Aim 2. This work will also involve recruiting and characterizing a new cohort of 50 adults with SCD to study additional biological effectors of the vasopressin system for mechanistic insight: (a) To test for relationship of pain and stress phenotypes (including QST, API and PSQ) with AVPR1A gene expression (leukocyte AVPR1A mRNA levels measured by quantitative RT-PCR) and with promoter methylation. (b) To explore the variability in arginine vasopressin (surrogate copeptin) plasma concentration and associations with pain and stress. The data will be used to plan a future R01 study.

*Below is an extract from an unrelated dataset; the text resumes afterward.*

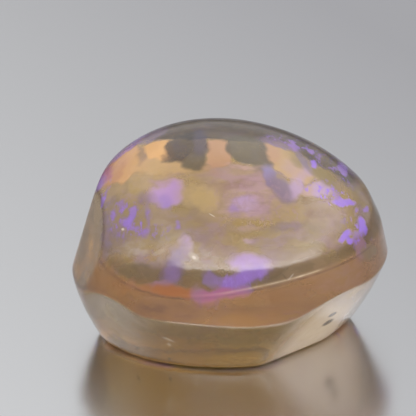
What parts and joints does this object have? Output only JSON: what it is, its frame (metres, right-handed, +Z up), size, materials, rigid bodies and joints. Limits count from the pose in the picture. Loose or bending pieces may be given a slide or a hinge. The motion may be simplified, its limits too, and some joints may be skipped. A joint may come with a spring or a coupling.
{
  "type": "crystal opal cabochon",
  "caption": "Freeform polished crystal opal, a see-through domed stone with a bevelled girdle and a narrower flat base.",
  "frame": {"origin": "middle of the stone's outline at its flat base", "axes": "+X to the stone's right along its length, -Y to its bevelled front, +Z up from the base to the dome"},
  "size_m": [0.012, 0.0106, 0.0079],
  "materials": {
    "opal": "polished, amber body with violet and orange play of colour"
  },
  "bodies": {
    "root": {"opal": "opal"}
  },
  "joints": []
}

Aim 3. As a pilot discovery study, to expand the search for genetic SCD pain modifiers, I will perform genome-wide association studies (GWAS) in the combined patient set (172+50) based on pain phenotype (API).
Aims 1 and 2 will shed light on the role of the vasopressin system in SCD pain, and may provide insight for future studies into prediction and treatment of pain in this population, particularly stress-related. Exploratory Aim 3 may identify genes and pathways to investigate further in future studies of SCD pain.
The long-term goal of this study is to understand the role of the AVPR1A gene and its effect on stress and pain in patients with sickle cell disease given that chronic excruciating pain remains poorly understood in this population and pain relieving alternatives remain limited to predominantly opioids. I propose that understanding psychological and genetic biomarkers in relation to sickle cell pain will provide a means to pain reduction. Elucidating the role of these biomarkers can lead to targeted therapies for pain relief in individuals with sickle cell disease.